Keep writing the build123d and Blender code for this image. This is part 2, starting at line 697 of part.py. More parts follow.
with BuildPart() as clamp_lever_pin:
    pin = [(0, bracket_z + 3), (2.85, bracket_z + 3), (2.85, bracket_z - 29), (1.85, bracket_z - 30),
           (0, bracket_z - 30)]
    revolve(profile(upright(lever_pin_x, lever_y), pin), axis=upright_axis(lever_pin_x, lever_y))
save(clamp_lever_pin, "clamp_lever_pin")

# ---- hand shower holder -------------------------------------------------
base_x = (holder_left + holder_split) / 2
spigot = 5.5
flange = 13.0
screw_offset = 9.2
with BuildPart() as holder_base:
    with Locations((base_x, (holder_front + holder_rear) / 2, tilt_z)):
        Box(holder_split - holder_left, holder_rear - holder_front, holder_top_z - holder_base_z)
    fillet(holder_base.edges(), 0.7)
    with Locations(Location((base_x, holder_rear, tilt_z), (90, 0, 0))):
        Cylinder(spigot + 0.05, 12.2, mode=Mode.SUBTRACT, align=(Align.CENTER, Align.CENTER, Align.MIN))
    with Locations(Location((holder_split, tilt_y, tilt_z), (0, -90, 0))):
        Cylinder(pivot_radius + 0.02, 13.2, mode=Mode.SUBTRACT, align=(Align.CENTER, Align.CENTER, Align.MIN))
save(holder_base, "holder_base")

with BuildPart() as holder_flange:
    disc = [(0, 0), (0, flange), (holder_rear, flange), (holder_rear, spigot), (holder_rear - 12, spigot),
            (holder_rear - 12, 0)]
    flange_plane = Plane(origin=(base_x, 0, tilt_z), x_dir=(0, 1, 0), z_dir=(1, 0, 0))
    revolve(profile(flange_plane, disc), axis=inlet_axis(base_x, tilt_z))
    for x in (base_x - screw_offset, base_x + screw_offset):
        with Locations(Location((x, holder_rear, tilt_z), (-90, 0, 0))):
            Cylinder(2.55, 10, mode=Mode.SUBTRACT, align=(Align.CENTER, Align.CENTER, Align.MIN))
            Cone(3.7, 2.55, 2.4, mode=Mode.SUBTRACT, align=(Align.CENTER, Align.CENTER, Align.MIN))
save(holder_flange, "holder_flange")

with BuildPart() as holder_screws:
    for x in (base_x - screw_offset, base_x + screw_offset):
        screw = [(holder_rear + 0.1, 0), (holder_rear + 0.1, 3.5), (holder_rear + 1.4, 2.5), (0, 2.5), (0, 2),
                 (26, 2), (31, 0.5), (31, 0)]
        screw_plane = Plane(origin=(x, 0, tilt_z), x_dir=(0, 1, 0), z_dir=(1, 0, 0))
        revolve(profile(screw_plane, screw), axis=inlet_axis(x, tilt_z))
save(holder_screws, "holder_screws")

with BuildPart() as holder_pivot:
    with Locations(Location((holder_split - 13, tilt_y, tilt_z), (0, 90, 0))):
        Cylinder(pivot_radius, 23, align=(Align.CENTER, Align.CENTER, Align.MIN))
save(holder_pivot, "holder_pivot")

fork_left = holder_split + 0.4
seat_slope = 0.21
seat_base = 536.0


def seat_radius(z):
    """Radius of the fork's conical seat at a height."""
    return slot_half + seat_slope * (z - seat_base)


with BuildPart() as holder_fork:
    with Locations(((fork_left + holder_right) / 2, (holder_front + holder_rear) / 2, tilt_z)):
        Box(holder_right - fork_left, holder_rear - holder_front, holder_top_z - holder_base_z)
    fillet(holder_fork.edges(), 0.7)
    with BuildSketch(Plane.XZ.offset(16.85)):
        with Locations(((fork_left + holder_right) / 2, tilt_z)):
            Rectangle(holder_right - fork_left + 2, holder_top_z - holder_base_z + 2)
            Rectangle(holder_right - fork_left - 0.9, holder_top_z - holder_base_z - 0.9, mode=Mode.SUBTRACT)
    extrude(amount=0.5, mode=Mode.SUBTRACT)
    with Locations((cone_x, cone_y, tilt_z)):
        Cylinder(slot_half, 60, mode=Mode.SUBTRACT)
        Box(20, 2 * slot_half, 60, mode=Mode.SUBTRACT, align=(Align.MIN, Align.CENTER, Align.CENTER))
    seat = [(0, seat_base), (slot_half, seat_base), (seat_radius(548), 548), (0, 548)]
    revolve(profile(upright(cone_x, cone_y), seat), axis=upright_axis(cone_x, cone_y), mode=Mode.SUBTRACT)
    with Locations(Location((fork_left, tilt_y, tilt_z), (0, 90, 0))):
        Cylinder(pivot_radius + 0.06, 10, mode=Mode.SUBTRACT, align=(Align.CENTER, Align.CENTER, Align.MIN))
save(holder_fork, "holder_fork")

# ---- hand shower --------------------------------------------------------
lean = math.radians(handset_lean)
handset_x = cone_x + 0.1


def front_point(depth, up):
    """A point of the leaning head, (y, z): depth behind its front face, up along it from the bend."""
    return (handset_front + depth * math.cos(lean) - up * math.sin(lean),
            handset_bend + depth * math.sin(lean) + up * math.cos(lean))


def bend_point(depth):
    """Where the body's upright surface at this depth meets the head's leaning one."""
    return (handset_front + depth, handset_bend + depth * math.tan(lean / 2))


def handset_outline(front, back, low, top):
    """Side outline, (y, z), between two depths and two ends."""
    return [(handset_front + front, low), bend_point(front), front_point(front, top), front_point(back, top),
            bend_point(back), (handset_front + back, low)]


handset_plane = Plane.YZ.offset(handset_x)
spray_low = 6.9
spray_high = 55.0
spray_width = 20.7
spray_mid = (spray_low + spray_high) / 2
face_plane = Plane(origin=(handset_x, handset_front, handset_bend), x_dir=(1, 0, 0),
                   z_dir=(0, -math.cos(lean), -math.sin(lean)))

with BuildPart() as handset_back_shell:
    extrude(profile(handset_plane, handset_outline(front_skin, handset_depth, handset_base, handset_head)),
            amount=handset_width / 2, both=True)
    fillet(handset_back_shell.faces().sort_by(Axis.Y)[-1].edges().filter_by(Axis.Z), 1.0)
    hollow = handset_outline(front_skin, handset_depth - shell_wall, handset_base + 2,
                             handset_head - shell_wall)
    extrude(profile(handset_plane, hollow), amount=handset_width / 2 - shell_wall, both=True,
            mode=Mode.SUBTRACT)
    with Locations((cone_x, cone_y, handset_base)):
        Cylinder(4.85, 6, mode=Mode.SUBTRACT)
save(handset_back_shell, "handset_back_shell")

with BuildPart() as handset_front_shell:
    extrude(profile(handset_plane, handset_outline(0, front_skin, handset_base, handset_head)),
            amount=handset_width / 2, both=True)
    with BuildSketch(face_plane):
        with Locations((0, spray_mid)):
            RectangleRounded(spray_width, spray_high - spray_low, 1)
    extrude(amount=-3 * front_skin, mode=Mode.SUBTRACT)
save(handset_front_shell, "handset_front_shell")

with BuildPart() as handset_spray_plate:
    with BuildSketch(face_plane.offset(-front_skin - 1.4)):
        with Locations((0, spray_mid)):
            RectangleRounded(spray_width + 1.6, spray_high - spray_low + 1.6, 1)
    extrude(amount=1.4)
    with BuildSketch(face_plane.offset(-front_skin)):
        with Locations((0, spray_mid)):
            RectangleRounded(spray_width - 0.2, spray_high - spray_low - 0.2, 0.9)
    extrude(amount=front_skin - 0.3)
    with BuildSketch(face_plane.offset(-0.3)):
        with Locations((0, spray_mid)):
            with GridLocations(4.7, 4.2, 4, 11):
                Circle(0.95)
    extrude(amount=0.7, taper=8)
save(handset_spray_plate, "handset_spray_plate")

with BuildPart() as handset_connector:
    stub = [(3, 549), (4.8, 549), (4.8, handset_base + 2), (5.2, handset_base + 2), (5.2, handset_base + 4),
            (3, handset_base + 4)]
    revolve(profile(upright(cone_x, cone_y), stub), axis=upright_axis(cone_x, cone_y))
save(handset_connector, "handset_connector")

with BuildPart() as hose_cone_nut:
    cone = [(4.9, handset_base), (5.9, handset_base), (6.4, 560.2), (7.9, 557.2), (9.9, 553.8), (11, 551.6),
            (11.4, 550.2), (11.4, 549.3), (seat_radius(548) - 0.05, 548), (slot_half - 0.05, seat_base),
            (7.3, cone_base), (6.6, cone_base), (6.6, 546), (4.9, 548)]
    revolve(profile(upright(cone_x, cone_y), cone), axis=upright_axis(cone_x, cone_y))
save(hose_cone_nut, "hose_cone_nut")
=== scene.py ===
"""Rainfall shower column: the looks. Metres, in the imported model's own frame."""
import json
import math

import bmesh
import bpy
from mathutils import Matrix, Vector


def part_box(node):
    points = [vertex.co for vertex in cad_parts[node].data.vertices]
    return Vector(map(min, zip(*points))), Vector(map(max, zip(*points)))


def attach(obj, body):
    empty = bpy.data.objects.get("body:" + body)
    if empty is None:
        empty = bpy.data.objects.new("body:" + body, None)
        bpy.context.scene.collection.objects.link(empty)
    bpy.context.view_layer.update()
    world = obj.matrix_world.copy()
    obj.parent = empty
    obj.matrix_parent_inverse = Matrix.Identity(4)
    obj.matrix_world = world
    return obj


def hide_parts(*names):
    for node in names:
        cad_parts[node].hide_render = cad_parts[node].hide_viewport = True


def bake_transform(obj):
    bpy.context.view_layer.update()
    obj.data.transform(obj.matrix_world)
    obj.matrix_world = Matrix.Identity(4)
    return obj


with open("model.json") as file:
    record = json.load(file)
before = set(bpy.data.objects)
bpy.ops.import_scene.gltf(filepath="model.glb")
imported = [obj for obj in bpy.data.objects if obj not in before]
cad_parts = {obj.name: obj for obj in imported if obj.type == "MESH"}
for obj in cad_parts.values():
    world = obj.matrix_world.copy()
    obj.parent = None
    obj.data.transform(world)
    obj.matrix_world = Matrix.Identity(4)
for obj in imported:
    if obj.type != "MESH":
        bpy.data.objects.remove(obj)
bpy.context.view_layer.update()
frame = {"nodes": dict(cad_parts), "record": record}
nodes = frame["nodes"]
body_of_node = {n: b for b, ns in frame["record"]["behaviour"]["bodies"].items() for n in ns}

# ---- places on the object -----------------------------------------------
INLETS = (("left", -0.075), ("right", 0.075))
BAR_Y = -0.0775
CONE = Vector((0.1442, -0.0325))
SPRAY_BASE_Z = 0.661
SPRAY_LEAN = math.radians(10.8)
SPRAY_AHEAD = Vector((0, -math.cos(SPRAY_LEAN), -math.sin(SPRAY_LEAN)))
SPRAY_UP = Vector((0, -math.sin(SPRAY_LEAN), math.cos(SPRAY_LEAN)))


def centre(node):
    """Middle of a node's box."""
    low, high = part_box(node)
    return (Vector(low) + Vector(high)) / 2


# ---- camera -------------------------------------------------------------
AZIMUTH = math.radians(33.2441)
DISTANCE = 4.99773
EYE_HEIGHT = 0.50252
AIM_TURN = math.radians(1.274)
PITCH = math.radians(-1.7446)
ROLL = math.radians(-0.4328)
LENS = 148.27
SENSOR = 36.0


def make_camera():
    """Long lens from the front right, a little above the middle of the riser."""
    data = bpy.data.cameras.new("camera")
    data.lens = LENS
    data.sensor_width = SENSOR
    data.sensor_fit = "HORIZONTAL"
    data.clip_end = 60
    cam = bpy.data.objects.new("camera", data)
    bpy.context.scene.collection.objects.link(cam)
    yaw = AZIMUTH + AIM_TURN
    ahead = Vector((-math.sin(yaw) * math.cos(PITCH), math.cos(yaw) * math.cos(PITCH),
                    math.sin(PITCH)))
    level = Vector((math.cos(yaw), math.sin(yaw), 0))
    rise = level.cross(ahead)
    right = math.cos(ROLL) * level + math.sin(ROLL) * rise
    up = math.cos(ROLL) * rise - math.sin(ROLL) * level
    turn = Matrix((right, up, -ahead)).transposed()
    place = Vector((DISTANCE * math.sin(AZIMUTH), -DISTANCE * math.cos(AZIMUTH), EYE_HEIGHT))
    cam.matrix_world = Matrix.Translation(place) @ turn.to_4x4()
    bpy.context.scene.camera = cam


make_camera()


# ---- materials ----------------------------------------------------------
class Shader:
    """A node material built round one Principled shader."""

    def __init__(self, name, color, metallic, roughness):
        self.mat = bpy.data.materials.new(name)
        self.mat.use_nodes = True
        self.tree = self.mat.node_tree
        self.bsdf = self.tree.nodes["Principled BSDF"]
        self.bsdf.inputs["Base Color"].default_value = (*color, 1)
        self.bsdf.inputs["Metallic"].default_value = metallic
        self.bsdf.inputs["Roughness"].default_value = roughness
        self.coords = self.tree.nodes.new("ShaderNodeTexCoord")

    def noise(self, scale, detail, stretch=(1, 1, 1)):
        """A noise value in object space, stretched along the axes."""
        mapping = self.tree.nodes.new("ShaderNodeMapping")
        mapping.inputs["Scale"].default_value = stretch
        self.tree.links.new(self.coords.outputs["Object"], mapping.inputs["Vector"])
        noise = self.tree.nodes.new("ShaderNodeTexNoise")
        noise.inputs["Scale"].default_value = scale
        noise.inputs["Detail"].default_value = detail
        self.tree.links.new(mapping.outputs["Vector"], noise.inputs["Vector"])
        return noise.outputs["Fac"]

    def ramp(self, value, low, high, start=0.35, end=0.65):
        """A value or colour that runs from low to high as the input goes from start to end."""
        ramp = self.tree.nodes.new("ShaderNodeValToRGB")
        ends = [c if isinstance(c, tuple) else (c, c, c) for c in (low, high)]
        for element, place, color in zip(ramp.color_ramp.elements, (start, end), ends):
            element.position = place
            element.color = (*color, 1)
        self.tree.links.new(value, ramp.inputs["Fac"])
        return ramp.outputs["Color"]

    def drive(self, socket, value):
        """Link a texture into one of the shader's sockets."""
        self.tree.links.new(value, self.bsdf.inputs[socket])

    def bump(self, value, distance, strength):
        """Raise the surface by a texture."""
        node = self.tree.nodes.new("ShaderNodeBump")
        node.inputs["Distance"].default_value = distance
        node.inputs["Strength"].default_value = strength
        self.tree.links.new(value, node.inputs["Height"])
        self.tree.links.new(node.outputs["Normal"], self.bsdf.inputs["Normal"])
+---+
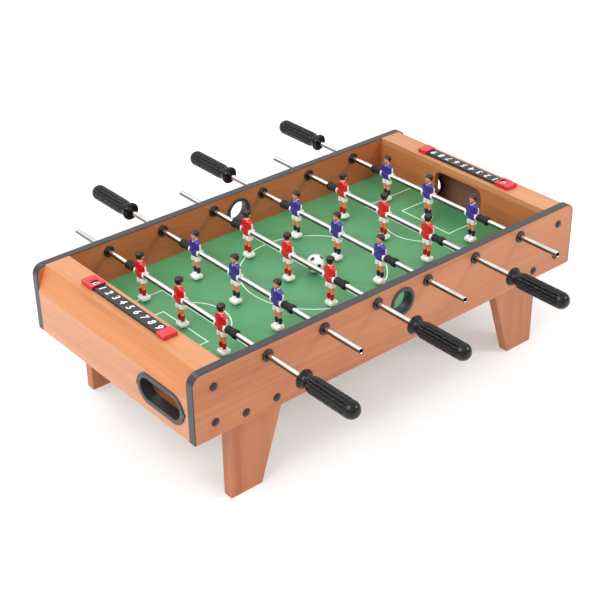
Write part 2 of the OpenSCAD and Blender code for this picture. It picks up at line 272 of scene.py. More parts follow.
+---+
Output exactly those lines that lie from the line with "if empty is" through the line with "for node in", with both of those lines included.

**Reply to the exercise:**
    if empty is None:
        empty = bpy.data.objects.new("body:" + body, None)
        bpy.context.scene.collection.objects.link(empty)
    bpy.context.view_layer.update()
    world = obj.matrix_world.copy()
    obj.parent = empty
    obj.matrix_parent_inverse = Matrix.Identity(4)
    obj.matrix_world = world
    return obj


def hide_parts(*names):
    for node in names:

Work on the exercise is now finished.